Jessica Davey-Quantick
Northern News Services
Tuesday, September 13, 2016

SOMBA K'E/YELLOWKNIFE
United Steel Workers Local 8646, which represents multiple workplaces across the territory, voted unanimously on Thursday night to merge with USW Local 1207, out of Edmonton.

NNSL photo/graphic

Tina Korycki, president of USW Local 8646, left, Maureen Jones, Local 8646 treasurer and Ray White, president of USW 1207, waited on Thursday for the results of a vote on whether to merge the United Steel Workers Local 8646 and USW Local 1207, out of Edmonton. The union voted unanimously to merge. - Jessica Davey-Quantick/NNSL photo

Local 8646 represents about 350 members, based in Yellowknife, Whitehorse, Inuvik and Hay River, working in jobs such as administration at the Yellowknife Education District No. 1, the Northern Territories Federation of Labour and Union of Northern Workers and airport security. The bulk of their members work for the Yellowknife Co-op and both Independent grocery stores in Yellowknife, which has made it difficult for Local 8646 to maintain an executive, something their constitution requires.

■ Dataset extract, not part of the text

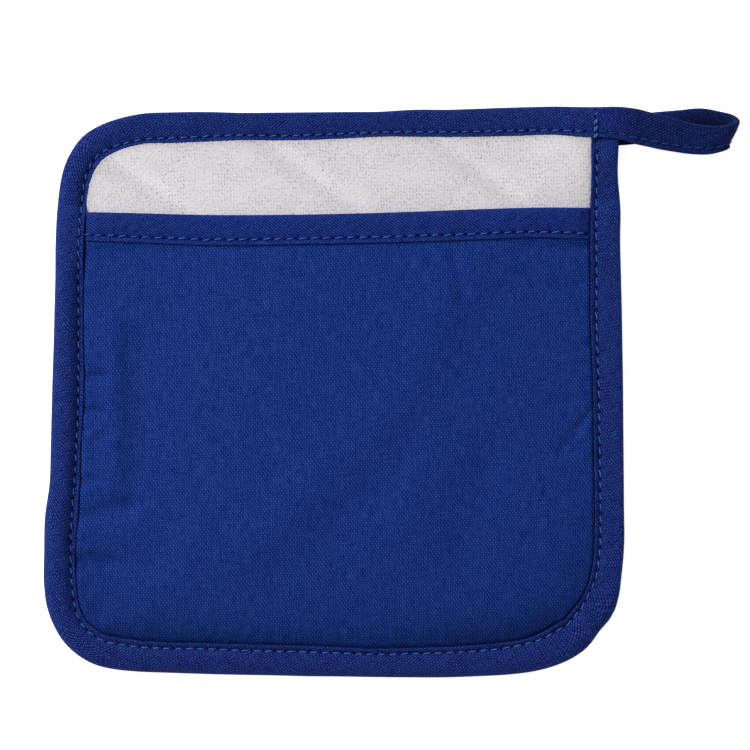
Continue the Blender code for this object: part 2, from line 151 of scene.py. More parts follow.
FOLDS = (
    # x and y of one end, x and y of the other, half width, height (below zero for a trough)
    (-78.2, 25, -77.8, -33, 4, 1), (-69.4, 17, -69.2, -28, 6.2, -0.85), (-62, 24, -63, -26, 8, -0.35),
    (-83, 12, -80, 9.5, 1.6, -0.5), (-84.5, -17, -80.5, -14, 2, -0.5), (-84, 34, -74, 27, 3.5, -0.3),
    (-86, 47, -78, 44, 3, -0.3), (-27.5, 50, -26, 34, 3.2, -0.5), (-12, 50, -13, 24, 4, -0.2),
    (40.5, 51, 43.5, 32, 2.6, -0.6), (43.5, 32, 50, 22, 3.5, -0.4), (52, 25, 35, -10, 9, -0.6),
    (33, -14, 2, -46, 9, -0.6), (-4, -50, -20, -63, 8, -0.6), (39, 31, 21, -4, 9, 0.5),
    (17, -9, -9, -34, 9, 0.5), (-14, -38, -31, -53, 8, 0.5), (53, -24, 43, -56, 8.5, -1.1),
    (37, -6, 22, -46, 6.5, 0.7), (66, 50.5, 88, 50.5, 2.6, -0.6), (57, 36, 84, 36, 4, -0.3),
    (89, -6, 77.5, -21.4, 1.5, -0.8), (89, -2, 76, -3.6, 1.5, -0.45), (-91, -43.5, -73, -40.3, 3.4, -1.5),
    (-90, -47, -66, -46, 4.5, 0.4), (-90, -51.5, -72, -51, 5, 0.5), (-91, -59, -80, -60.2, 3.2, -1.5),
    (-74, -60.8, -60, -62, 5, -0.5), (-89, -68, -74, -68, 5, 0.35), (-89, 5.7, -81.5, 5.4, 1.7, -1.5),
    (-89, -6.3, -82, -6.8, 1.7, -1.6), (-89, -30.6, -84, -31, 1.6, -1), (90, -66, 84, -61, 2, -0.6),
    (90, -48, 84.5, -46, 1.8, -0.35),
)
GATHER = 0.13  # height of the small gathers along the pocket's seam

# The loop: its end lies under the corner and lifts it
TAB_LEFT, TAB_LOW = 88.5, 85.5
LIFT = 2.6
LIFT_REACH = 24.0
CORNER_MIDDLE = LIFT + TERRY_HEIGHT / 2
THIN = 2.3  # thickness of the tape on its own
LEG_TOP = 8.2  # height of the upper leg's middle
FLAT = THIN / 2
LOOP_GROOVE, LOOP_INSET = 0.45, 2.3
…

"It's hard because it's volunteer time," said Local 8646 President Tina Korycki. "The majority of the workers in our local are from the grocery stores, and a lot of the people in the grocery stores have more than one job, so their free time is not necessarily their free time. Their free time can be their other job or jobs. And I think that's part of what the issue is."

The merger will link the Yellowknife union with a much larger multi-employer local based in Alberta. Before the merger, Local 1207 was sitting at approximately 2,700 members.

"We have 26 different employers, 26 collective agreements from Lethbridge, Medicine Hat, Lloydminster, High Level, we're all over (Alberta)," said Local 1207 president Ray White.

He says a larger, multi-employer union will be good for everyone.

"The bigger they get the more resources that you have to work with, and the better off you are," he said "Currently the Yellowknife local doesn't have any full-time people, and we have three full-time business agents and a full-time financial secretary for our local. It just makes sense that they can tap into some of those resources and share resources to make it more efficient and effective."

The new, merged union will represent around 3,000 workers, White says, adding the Alberta Union will also be able to provide expertise across different types of employment. Currently, White says Local 1207 represents lumber mills, long-term care facilities, and a french-fry factory.

"We're in every kind of industry that you can imagine," he said. "It's going to make it better as far as the Yellowknife local goes because we've got experience bargaining in different industries with different employers."

The larger union will be able to provide education, including training courses on union and labour rights and access to the Women of Steel group - a group that works to promote women's rights, says Korycki. But she says the merger won't leave Yellowknifers eclipsed.

"We want to make it a better place for workers, we want to help out the community," she said.